Antes da chegada dos portugueses à foz do rio Zaire eram os reinos em terras Bantu que estabeleciam as leis, as regras, e faziam a política, daquilo que hoje entendemos como política, não havia democracia, quem mandava, eram os reis e rainhas, o povo nessa altura nem sequer sabia ser povo ou o que era povo. Enquanto os portugueses estiveram em Angola, com ou sem monarquia em Portugal, a história foi exactamente a mesma, mandavam, desmandavam e estava sempre tudo bem, o povo continuava a não saber quem era. Antes da debandada dos colonos em 1975, alguns grupos heróicos de sonhadores angolanos, já sabendo o que significava ser-se povo, julgaram ser possível mudar a história, e com grande tenacidade e muita flexibilidade intelectual conseguiram tornar Angola um país independente. Obviamente não foi possível estabelecer uma democracia sólida ou até embrionária nesse período pós independência, eram vorazes as vontades exteriores, determinadas as vozes discordantes que dentro da nação púbere tentavam com alianças ou sem elas impor também os seus próprios desígnios. Um partido se salientou entre os maiores da jovem nação, um partido com poucas fraquezas racistas ou então só salientáveis quando algum lugar de maior poder vagava, que lia pela mesma cartilha no princípio e que soube interpretar esses mesmos escritos quando chegou a altura de os amenizar, esse partido que felizmente chegou aos nossos dias mantendo o poder é a meu ver o único capaz de conseguir, ou pelo menos tentar, estabelecer uma sociedade verdadeiramente democrática em Angola.

- O caloiro está-se a referir ao MPLA? Pergunta-me um doutor na mesa em frente, já sabendo obviamente a resposta. - E então a UNITA? A meu ver tem tanto crédito quanto os ditadores do MPLA. Remata ainda o mesmo doutor.

Depende do que o Dr. quer dizer com crédito e com ditadores, porque não se esqueça que o presidente da UNITA tem mais anos como líder da UNITA do que o José Eduardo dos Santos tem como líder do MPLA. Em relação a crédito faz-me alguma espécie julgar-se possível que um grupo armado que pouco mais tem que gerir do que um espaço confinado à Jamba e obviamente toda a logística de um grupo que sobrevive de guerrilha, possa vir a gerir, senão melhor mas pelo menos de igual forma que o actual governo pertencente ao MPLA, um país que não é propriamente pequeno nem simples de gerir, com os enormes recursos e dificuldades sociais que tem.

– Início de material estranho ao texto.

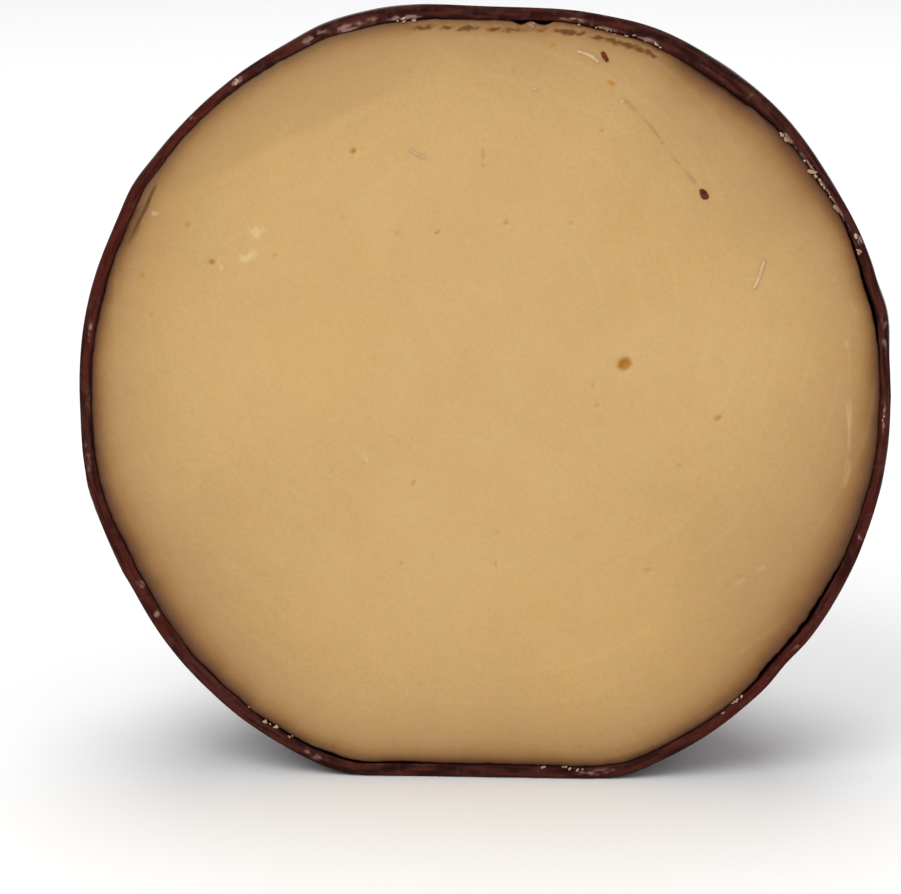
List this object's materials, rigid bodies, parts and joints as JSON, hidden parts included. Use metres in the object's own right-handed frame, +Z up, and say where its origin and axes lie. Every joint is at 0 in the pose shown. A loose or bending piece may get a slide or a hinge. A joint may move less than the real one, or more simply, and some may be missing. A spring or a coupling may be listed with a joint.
{
  "type": "half ball of waxed cheese",
  "caption": "Half of a small ball cheese, cut flat through the middle and stood on its rind: tan paste with small eyes and pits inside a thin, dark, glossy coat of wax.",
  "frame": {"origin": "on the surface that the piece stands on, under the middle of its box", "axes": "+Z up, the cut face looks towards -Y and leans back 9 degrees, +X to the right as seen from the cut side"},
  "size_m": [0.13, 0.0774, 0.1231],
  "materials": {
    "wax": "dark maroon-brown cheese wax, half gloss, with soft ridges, creases and grey scuffs",
    "paste": "knife-cut hard cheese, tan, satin, darker towards the rind, with small eyes and pits"
  },
  "bodies": {
    "root": {"wax_coat": "wax", "cheese_paste": "paste"}
  },
  "joints": []
}
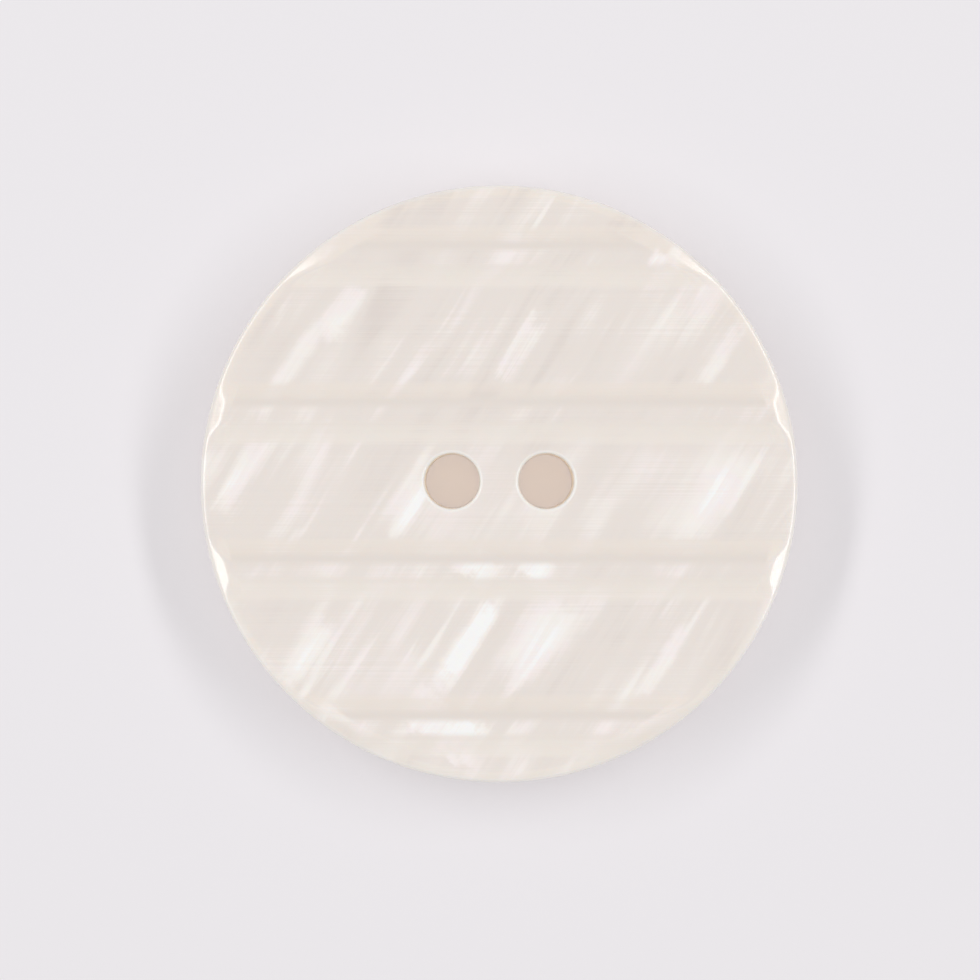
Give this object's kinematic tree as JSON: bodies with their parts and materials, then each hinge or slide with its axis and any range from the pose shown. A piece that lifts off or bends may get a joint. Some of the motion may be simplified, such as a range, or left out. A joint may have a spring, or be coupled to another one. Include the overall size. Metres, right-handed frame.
{
  "type": "sew on button",
  "caption": "Round flat sew-on button with shallow flutes across its front; thread through the holes in its middle holds it on cloth, and its back rests on the cloth.",
  "frame": {"origin": "on the disc's axis, at the level of its flat back face", "axes": "+Z out of the fluted front face, +X along the flutes and along the line of the sewing holes"},
  "size_m": [0.0254, 0.0254, 0.0032],
  "materials": {
    "pearl_polyester": "cast pearl polyester, cream, polished, with soft slanting pearl streaks"
  },
  "bodies": {
    "root": {"button_body": "pearl_polyester"}
  },
  "joints": []
}
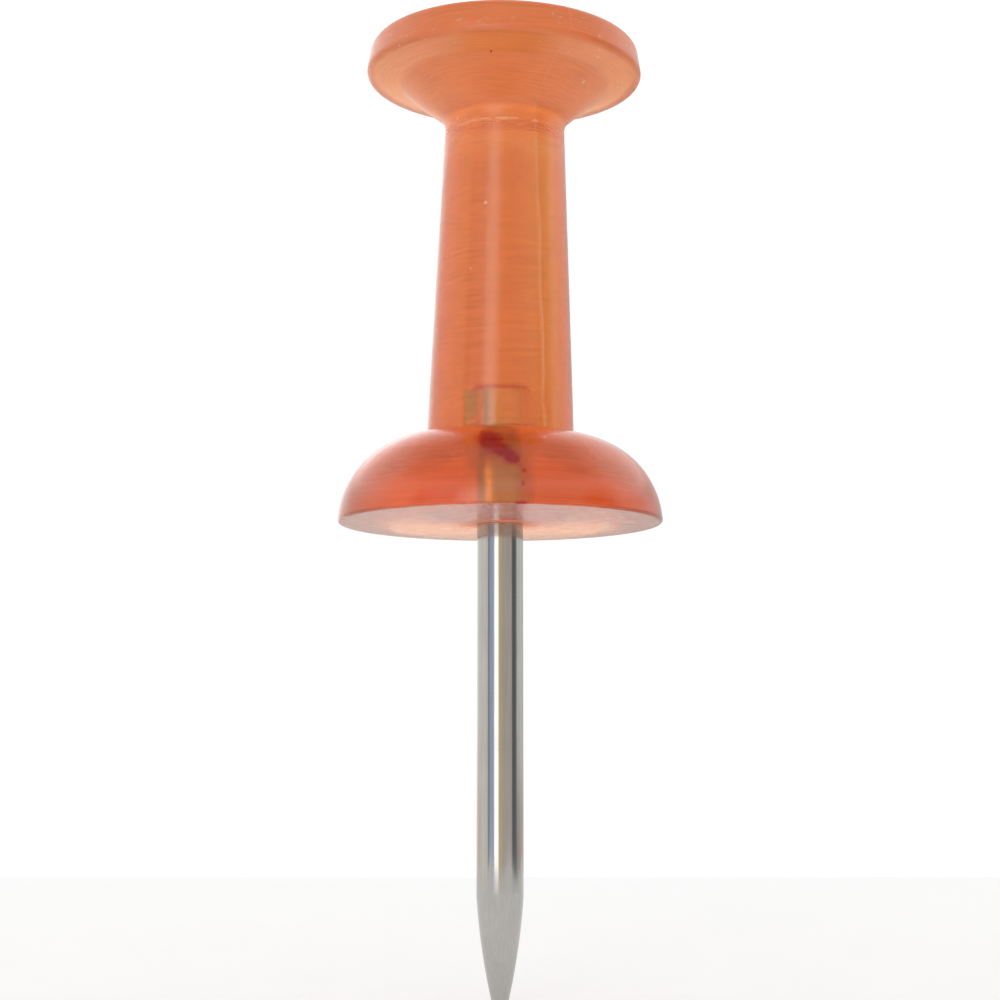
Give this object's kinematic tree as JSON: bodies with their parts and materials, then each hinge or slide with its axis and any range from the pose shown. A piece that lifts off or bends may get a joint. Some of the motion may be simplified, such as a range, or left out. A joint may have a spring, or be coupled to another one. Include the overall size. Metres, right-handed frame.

Quer se queira ou não, foi o MPLA que se consolidou na governação do país e por aí tem formado quadros para gerir esse mesmo país, a função pública é maioritariamente, salvo talvez a hipocrisia humana de se estar de um lado mas a apoiar o outro, militante ou simpatizante desse mesmo partido que com muitos erros, muitos sapos engolidos, muitos cálculos mal feitos, tem sabido não deixar implodir um país carregado de diferenças sócio-económicas, raciais e étnicas, políticas, militares, interesses nacionais e internacionais.

Qualquer análise séria que se queira fazer a respeito da política em Angola deve levar sempre em consideração que se está a falar de um país com perto de 70% de analfabetos com mais de metade da população a viver da parca agricultura sem o mínimo de preparação para fazer o que quer que seja senão o uso da força física. Um país com este nível de subdesenvolvimento não se pode dar ao luxo de dispensar ou pensar que é fácil de substituir toda a riqueza intelectual e de governação que o partido do governo adquiriu nestes 15 anos de independência.

A UNITA, assim como a FNLA e todos os demais partidos que se possam formar em tempo de paz, se souberem canalizar as suas energias em termos de criação de confiança nas populações e principalmente na função pública e vida empresarial, então aí sim o país estará a dar passos para a democratização das instituições e em última análise da própria forma de governo que a meu ver só poderá ser eleito nas ruas, através do voto, quando esse trabalho de confiança estiver a ser feito por todos os intervenientes nacionais e claro pelos democratas internacionais. Até lá só me ocorre uma forma lógica, racional, moderada, e credível de governo em Angola que é o que já existe.

Até chegarmos lá, só posso ansiar pela paz de espírito de todos os intervenientes de proa da política angolana, desejar que as crianças possam crescer livres da guerra e com lugar nas escolas, onde havendo boa vontade aprenderão a respeitar o próximo como se o amor por elas mesmas dependesse do amor que concedem ao outro, escola de respeito e responsabilidade que é útil a todos os que queiram intervir ou intervêm em Angola.

Passados que estão 20 anos desta explanação simples sem grande preparação política da minha parte, simplesmente fiz uso do que pensava e sentia realmente, julgo ser-me fácil ainda hoje intervir exactamente com as mesmas palavras e raciocínio. Talvez acrescentasse estar a haver algum atraso naquilo que eram as minhas perspectivas na evolução da situação politica de Angola na altura, sem esquecer sem dúvida que também a guerra tornou a eclodir por mais dez anos o que explica em parte este atraso, mas verdadeiramente só me ocorre acrescentar aqui a importância que a nova geração de políticos pode vir a desempenhar neste país, agora que infelizmente começa a desaparecer a geração dos heróis do 4 de Fevereiro, e que por sua vez também as grandes personalidades do 11 de Novembro caminham para a reforma, emerge a geração pós independência alimentada a bem ou a mal durante os 27 anos de guerra civil, é esta geração que aos poucos tem tomado nas suas mãos o destino de milhões de angolanos, a esta geração, que não vou analisar agora, só lhes desejo nas suas intervenções e acções o mesmo que pedi à 20 anos atrás: paz de espírito, respeito e responsabilidade.